= Data shown =
-=-=-=-=-
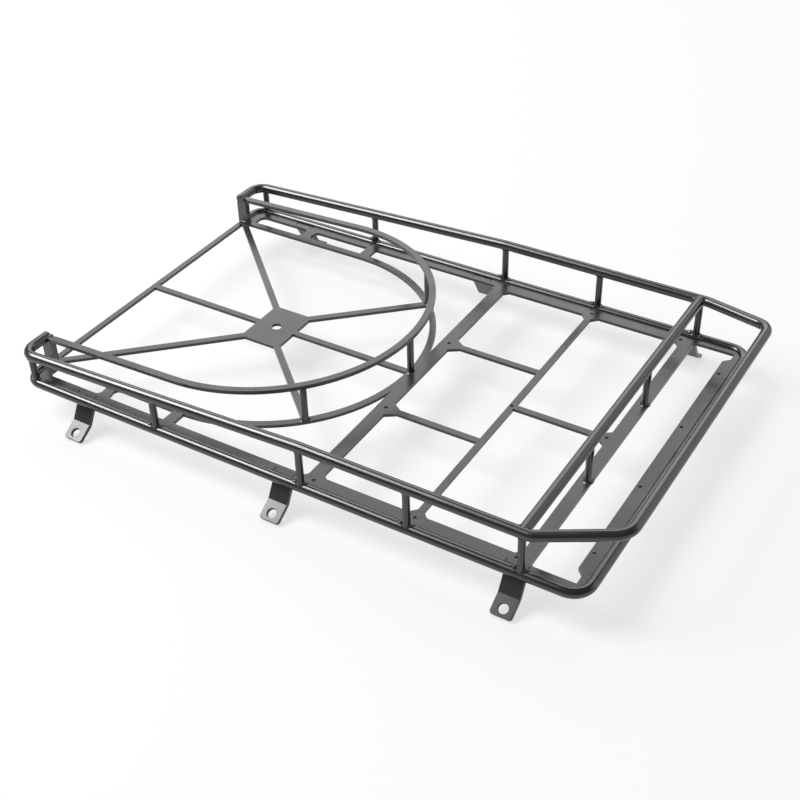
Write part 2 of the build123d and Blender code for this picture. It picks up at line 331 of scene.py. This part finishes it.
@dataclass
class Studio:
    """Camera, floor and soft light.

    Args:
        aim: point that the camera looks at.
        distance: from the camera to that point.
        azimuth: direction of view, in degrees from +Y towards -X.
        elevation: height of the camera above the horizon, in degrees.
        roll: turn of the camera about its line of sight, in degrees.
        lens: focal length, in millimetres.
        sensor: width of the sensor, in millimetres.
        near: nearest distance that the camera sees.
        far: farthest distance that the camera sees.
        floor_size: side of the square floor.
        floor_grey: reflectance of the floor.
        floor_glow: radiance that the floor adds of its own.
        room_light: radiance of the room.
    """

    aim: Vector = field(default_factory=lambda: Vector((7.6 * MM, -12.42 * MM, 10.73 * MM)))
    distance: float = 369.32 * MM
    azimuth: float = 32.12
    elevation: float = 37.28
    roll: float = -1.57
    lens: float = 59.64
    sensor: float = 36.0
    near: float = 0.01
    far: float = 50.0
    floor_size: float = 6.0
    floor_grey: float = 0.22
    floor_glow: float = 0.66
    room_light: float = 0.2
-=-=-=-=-
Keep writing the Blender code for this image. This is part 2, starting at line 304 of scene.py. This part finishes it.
-=-=-=-=-
= What the task requires =
Everything from the line that contains "Write part 2" to the line that contains "and soft light." must be transcribed exactly, both end lines included.

= Solved problem =
Write part 2 of the build123d and Blender code for this picture. It picks up at line 331 of scene.py. This part finishes it.
@dataclass
class Studio:
    """Camera, floor and soft light.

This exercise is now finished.